Nothing more! All that was in 1932. For these grave crimes,
especially for their lack of love for Stalin, they were in the past
expelled from the party. But subsequently they recanted and were
readmitted into the party. So what crime is imputed to them since
that recantation? From the mishmash of hollow and insulting lackey
phrases, we can draw the only indication that is concrete: in
December 1934, Zinoviev said to his friends that the policy of the
united front had not been conducted by the Communist International in
the correct fashion, that in fact the initiative had passed into the
hands of the Social Democrats.
The
very fact that this kind of critical appraisal of the latest policy
of Stalin-Bela Kun was brought before the tribunal as a criminal act
and was officially quoted as proof of counterrevolutionary
conspiracy shows to what vileness the party has been brought by the
unbridled arbitrariness of the Thermidorean-Bonapartist bureaucracy!
Let
us admit that Zinoviev's criticism was false.
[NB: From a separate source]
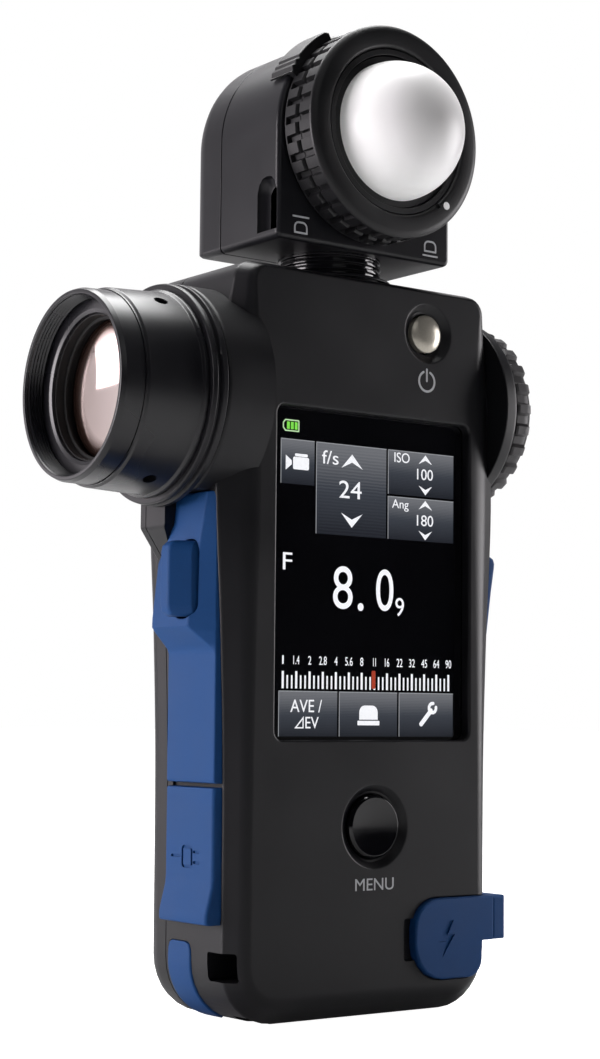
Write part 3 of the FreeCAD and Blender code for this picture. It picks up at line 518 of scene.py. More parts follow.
def studio():
    """Camera, soft lights and the pale floor."""
    scene = bpy.context.scene
    camera = bpy.data.objects.new("camera", bpy.data.cameras.new("camera"))
    scene.collection.objects.link(camera)
    camera.data.sensor_width, camera.data.lens = 36.0, 71.07
    camera.data.clip_start = 0.01
    yaw, pitch, roll = 0.646, 0.089, 0.009
    ahead = Vector((math.sin(yaw) * math.cos(pitch), math.cos(yaw) * math.cos(pitch),
                    math.sin(pitch)))
    level = Vector((math.cos(yaw), -math.sin(yaw), 0))
    upright = level.cross(ahead)
    right = level * math.cos(roll) + upright * math.sin(roll)
    up = upright * math.cos(roll) - level * math.sin(roll)
    turn = Matrix((right, up, -ahead)).transposed().to_4x4()
    camera.matrix_world = Matrix.Translation(Vector((-233.83, -301.95, 52.43)) * MM) @ turn
    scene.camera = camera
    scene.view_settings.view_transform = "Standard"
    surroundings(scene)
    target = Vector((0, 0, 85)) * MM
    for name, place, size, power, colour in SOFTBOXES:
        light = bpy.data.lights.new(name, "AREA")
        light.shape, light.size, light.energy, light.color = "SQUARE", size, power, colour
        lamp = bpy.data.objects.new(name, light)
        lamp.location = Vector(place) * MM
        lamp.rotation_euler = (target - lamp.location).to_track_quat("-Z", "Y").to_euler()
        scene.collection.objects.link(lamp)

    bpy.ops.mesh.primitive_plane_add(size=12.0, location=(0, 0, -0.0004))
    floor = bpy.context.object
    floor.name = "floor"
    pale = grained("floor", (0.60, 0.60, 0.60), 0.7, 2.0, 0.004, 0.0)
    tree = pale.node_tree
    seen = add(tree, "LightPath", "Is Camera Ray", {})
    fill(tree, tree.nodes["Principled BSDF"], {
        "Emission Color": (1, 1, 1, 1),
        "Emission Strength": ranged(tree, seen, (0.0, 1.0), (0.04, 1.0))})
    floor.data.materials.append(pale)


def surroundings(scene):
    """White studio to the eye; what it lights with fades from its back to its front."""
    world = bpy.data.worlds.new("studio")
    world.use_nodes = True
    scene.world = world
    tree = world.node_tree
    place = add(tree, "TexCoord", "Generated", {})
    depth = ranged(tree, add(tree, "SeparateXYZ", "Y", {"Vector": place}), (-0.2, 1.0), (0.0, 1.0))
    tone = ramp(tree, depth, [(0.0, (0.006, 0.006, 0.008)), (0.35, (0.05, 0.05, 0.055)),
                              (1.0, (0.75, 0.72, 0.75))])
    seen = tree.nodes["Background"]
    seen.inputs["Color"].default_value = (1.0, 1.0, 1.0, 1)
    mix = add(tree, "MixShader", 0, {
        "Fac": add(tree, "LightPath", "Is Camera Ray", {}),
        1: add(tree, "Background", 0, {"Color": tone}), 2: seen.outputs[0]})
    fill(tree, tree.nodes["World Output"], {"Surface": mix})


# --- body ---
def station_slope(i):
    before, after = WAIST[max(i - 1, 0)], WAIST[min(i + 1, len(WAIST) - 1)]
    return (after[1] - before[1]) / (after[0] - before[0])


def half_width(z):
    """Half the body's width at a height: a smooth curve through the stations."""
    z = min(max(z, WAIST[0][0]), WAIST[-1][0])
    i = max(k for k in range(len(WAIST) - 1) if WAIST[k][0] <= z)
    (z0, w0), (z1, w1) = WAIST[i], WAIST[i + 1]
    rise = z1 - z0
    t = (z - z0) / rise
    return ((2 * t ** 3 - 3 * t ** 2 + 1) * w0 + (3 * t ** 2 - 2 * t ** 3) * w1
            + (t ** 3 - 2 * t ** 2 + t) * rise * station_slope(i)
            + (t ** 3 - t ** 2) * rise * station_slope(i + 1))


def body_side(depth, ease, bevel):
    """Right half of the body outline, from the base up, pulled in by a depth. On the
    bevel the pull grows with the width, so that the face keeps nearly parallel sides."""
    low, high = depth, TOP - ease * depth
    low_r, high_r = max(LOW_R - depth, 2.0), max(HIGH_R - ease * depth, 1.0)

    def wide(z):
        width = half_width(z)
        return width - depth * ((width - FACE_HALF) / BEVEL_W if bevel else 1.0)

    side = [(wide(low + low_r) - low_r * (1 - math.sin(a)), low + low_r * (1 - math.cos(a)))
            for a in quarter(8)]
    rows = 26
    for k in range(1, rows):
        z = low + low_r + (high - high_r - low - low_r) * k / rows
        side.append((wide(z), z))
    side += [(wide(high - high_r) - high_r * (1 - math.cos(a)), high - high_r * (1 - math.sin(a)))
             for a in quarter(6)]
    return side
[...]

Let us even grant that
the lackeys were right to judge criticism directed against them
"criminal." But are we to see in that the "restoration
of capitalism" and "armed intervention"? What
connection is there between the demand for a more revolutionary
policy against the bourgeoisie and a program for "the
restoration of a bourgeois regime" ? Where has common sense
gone? It is completely buried beneath a monstrous defecation of
infamy.
And
what happened with the consul? That is a question to which we hear no
answer. The consul from Latvia handed over 5,000 rubles for the
organization of Kirov's assassination. This fact was officially
established by the tribunal. And then? At the time of the verdict,
the Latvian diplomat was on leave in Finland — not in the hated
USSR, not in his native Latvia, but in "neutral” Finland. A
consul with foresight who must have friends warning him! It is clear,
in any case, it was not on his own initiative and at his own risk
that the consul financed the assassination of Kirov. Such plans are
beyond the scope of a petty functionary. If, as Stalin's lackeys
would have us believe, the consul was not an agent of the GPU, he
could have acted only by mandate of some foreign government, Latvian
or German (as the Stalin press has suggested). Then why not bring to
light the criminal band? For example, like the Yugoslavs, why not
bring the question of diplomatic criminal terrorists before the
League of Nations? The game is worth the candle, it would seem.
However, Stalin has not shown the slightest interest in the terrorist
diplomat and those who inspired him. Apropos the so-called recall of
the consul, there hasn't been even a government communique. They
simply moved on to the next business.
This
enigma has another side: Why
is the consul himself silent?
He is now outside the USSR and can, it would appear, reveal the whole
truth. If he financed the terrorists, that means he is a sworn enemy
of the Soviets. Why then doesn't he make revelations about his
enemies? Because the drilled consul knows very well the international
proverb, "Revelations are silver, silence is golden."
Revolutionary
terrorism does not need a mask because it finds its immediate
justification in the consciousness of the popular masses. The need
for amalgams emerges when a bureaucracy rises above the revolutionary
class as a privileged caste, with its special interests, secrets and
machinations. Fearing for its power and its privileges, the
bureaucracy is compelled to deceive the people. The very need for
recourse to amalgams pitilessly unmasks and condemns the bureaucratic
regime.
As
far as I can judge at a distance, as an isolated observer, the
strategy developed around the corpse of Kirov has not brought Stalin
any great laurels. But precisely for this reason he can neither stop
nor retreat. Stalin
is forced to cover up the unsuccessful amalgams with new, broader …
and more successful ones.
We must meet them well armed. The struggle against the ferocious
repressions against the Marxist opposition in the USSR is inseparable
from the struggle for the liberation of the world proletarian
vanguard from the influence of Stalinist agents and Stalinist
methods. Not one honest revolutionary proletarian ought to be silent.
Of all political figures, the most despicable is Pontius Pilate.